Spin-orbit coupling in organic microcavities: Lower polariton splitting, triplet polaritons, and disorder-induced dark-state relaxation

Abstract

Using an extended Tavis-Cummings model, we study the effect of the spin-orbit coupling between the singlet and the triplet molecular excitons in organic microcavities in the strong coupling regime. The model is solved in the single excitation space for polaritons, which contains the bright (permutation symmetric) singlet and triplet excitons, as well as the dark bands consisting of the nonsymmetric excitons of either type. We find that the spin-orbit coupling splits the lower polariton into two branches, and also creates a triplet polariton when the cavity mode is in resonance with the triplet excitons. The optical absorption spectrum of the system that can reveal this splitting in experiments is presented and the effect of disorder in exciton energies and couplings is explored.
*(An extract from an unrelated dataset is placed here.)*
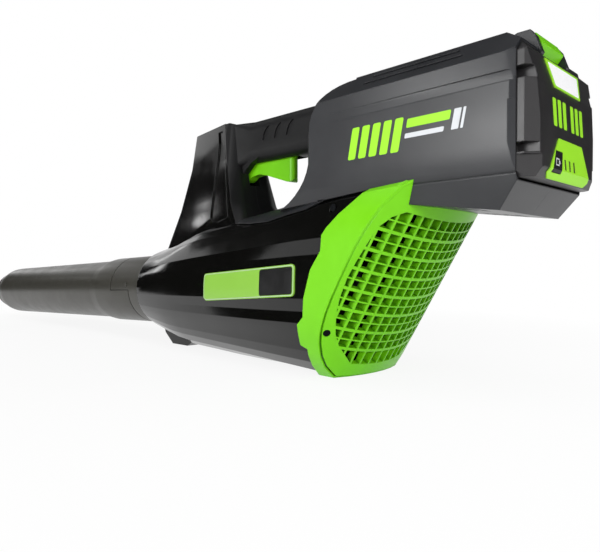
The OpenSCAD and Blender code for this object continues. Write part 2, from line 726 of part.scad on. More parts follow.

An important consequence of the disorder in the spin-orbit coupling -- a weak coupling between the otherwise decoupled bright and dark sectors -- is explored and detailed calculations of the squared transition matrix elements between the dark bands and polaritons are presented along with derivation of some approximate yet quite accurate analytical expressions. This relaxation channel for the dark states contains an interference between two transition paths that, for a given polariton state, suppresses the relaxation of one dark band and enhances it for the other.